* **SHORT TASK**
Go through the material below and copy each line where the word "frame" appears.

— begin —

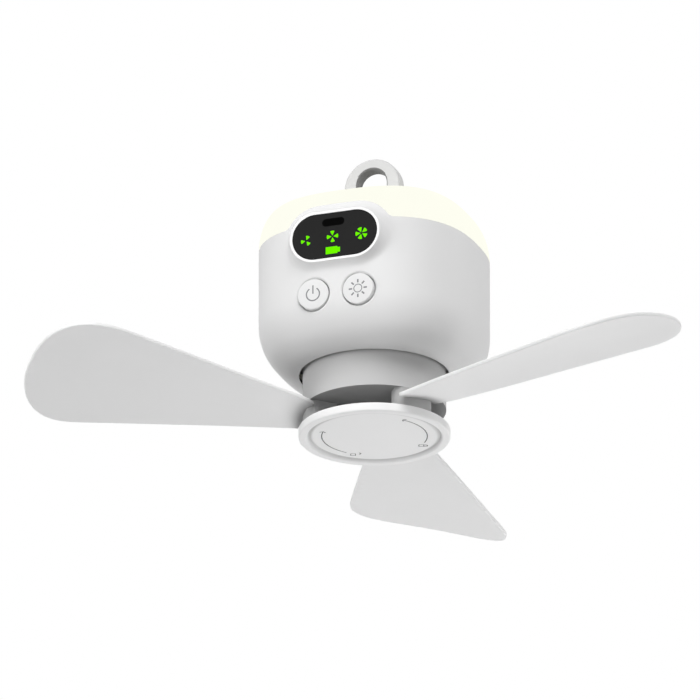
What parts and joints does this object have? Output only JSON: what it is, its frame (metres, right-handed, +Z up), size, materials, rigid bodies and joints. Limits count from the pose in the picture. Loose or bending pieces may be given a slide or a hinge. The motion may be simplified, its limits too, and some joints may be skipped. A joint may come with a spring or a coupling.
{
  "type": "portable camping fan",
  "caption": "Cordless camping fan and lamp: rounded square housing with a glowing dome, display and push buttons, folding hanging loop, wide blades and a twist-lock hub cap.",
  "frame": {"origin": "inside top of the hanging loop, where it rests on a hook", "axes": "+Z up through the hook, -Y towards the display and buttons, +X to the right as seen facing the display"},
  "size_m": [0.3268, 0.3146, 0.1493],
  "materials": {
    "white_plastic": "fine satin white plastic",
    "blade_plastic": "satin white plastic",
    "inner_plastic": "plain moulded plastic",
    "dark_plastic": "plain black plastic",
    "lamp_diffuser": "milky diffusing plastic, lit from inside",
    "black_gloss": "smooth glossy tinted plastic",
    "lit_green": "lit green windows",
    "sign_grey": "grey filled engraving",
    "circuit_board": "green solder mask",
    "white_board": "white solder mask",
    "lamp_chip": "yellow phosphor on white chips",
    "battery_cell": "blue plastic sleeve over a metal can",
    "motor_iron": "dark iron",
    "copper": "varnished copper windings",
    "steel": "plain bright steel"
  },
  "bodies": {
    "hanger": {"hang_loop": "white_plastic", "hang_pin": "steel"},
    "housing": {"body_shell": "white_plastic", "lamp_dome": "lamp_diffuser", "loop_mount": "white_plastic", "loop_mount_screw": "steel", "display_window": "black_gloss", "sensor_window": "black_gloss", "speed_icons": "lit_green", "battery_icon": "lit_green", "display_board": "circuit_board", "display_lamps": "lamp_chip", "button_board": "circuit_board", "tact_switches": "dark_plastic", "main_board": "circuit_board", "board_parts": "dark_plastic", "charge_socket": "steel", "battery_cells": "battery_cell", "battery_cradle": "dark_plastic", "lamp_deck": "white_plastic", "lamp_board": "white_board", "lamps": "lamp_chip", "deck_screws": "steel", "motor_chassis": "inner_plastic", "chassis_screws": "steel", "bearing_outer_rings": "steel", "stator_core": "motor_iron", "stator_coils": "copper"},
    "power_key": {"power_button": "white_plastic", "power_icon": "sign_grey"},
    "light_key": {"light_button": "white_plastic", "light_icon": "sign_grey"},
    "rotor": {"neck_drum": "white_plastic", "rotor_can": "steel", "rotor_magnets": "motor_iron", "motor_shaft": "steel", "shaft_clip": "steel", "can_screws": "steel", "bearing_inner_rings": "steel", "bearing_balls": "steel", "blade_1": "blade_plastic", "blade_2": "blade_plastic", "blade_3": "blade_plastic"},
    "cap": {"hub_cap": "white_plastic", "cap_signs": "sign_grey"}
  },
  "joints": [
    {"name": "loop_fold", "type": "hinge", "parent": "hanger", "child": "housing", "pos_m": [0, 0, -0.0202], "axis": [1, 0, 0], "range_deg": [-90, 90]},
    {"name": "rotor_spin", "type": "hinge", "parent": "housing", "child": "rotor", "pos_m": [0, 0, -0.1102], "axis": [0, 0, 1], "continuous": true},
    {"name": "cap_lock", "type": "hinge", "parent": "rotor", "child": "cap", "pos_m": [0, 0, -0.1402], "axis": [0, 0, -1], "range_deg": [0, 50]},
    {"name": "power_press", "type": "slide", "parent": "housing", "child": "power_key", "axis": [0, 1, 0], "range_m": [0, 0.0006], "stiffness_N_per_m": 400, "springref_m": -0.002},
    {"name": "light_press", "type": "slide", "parent": "housing", "child": "light_key", "axis": [0, 1, 0], "range_m": [0, 0.0006], "stiffness_N_per_m": 400, "springref_m": -0.002}
  ]
}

— end —

* **WRITTEN RESPONSE**
What parts and joints does this object have? Output only JSON: what it is, its frame (metres, right-handed, +Z up), size, materials, rigid bodies and joints. Limits count from the pose in the picture. Loose or bending pieces may be given a slide or a hinge. The motion may be simplified, its limits too, and some joints may be skipped. A joint may come with a spring or a coupling.
  "frame": {"origin": "inside top of the hanging loop, where it rests on a hook", "axes": "+Z up through the hook, -Y towards the display and buttons, +X to the right as seen facing the display"},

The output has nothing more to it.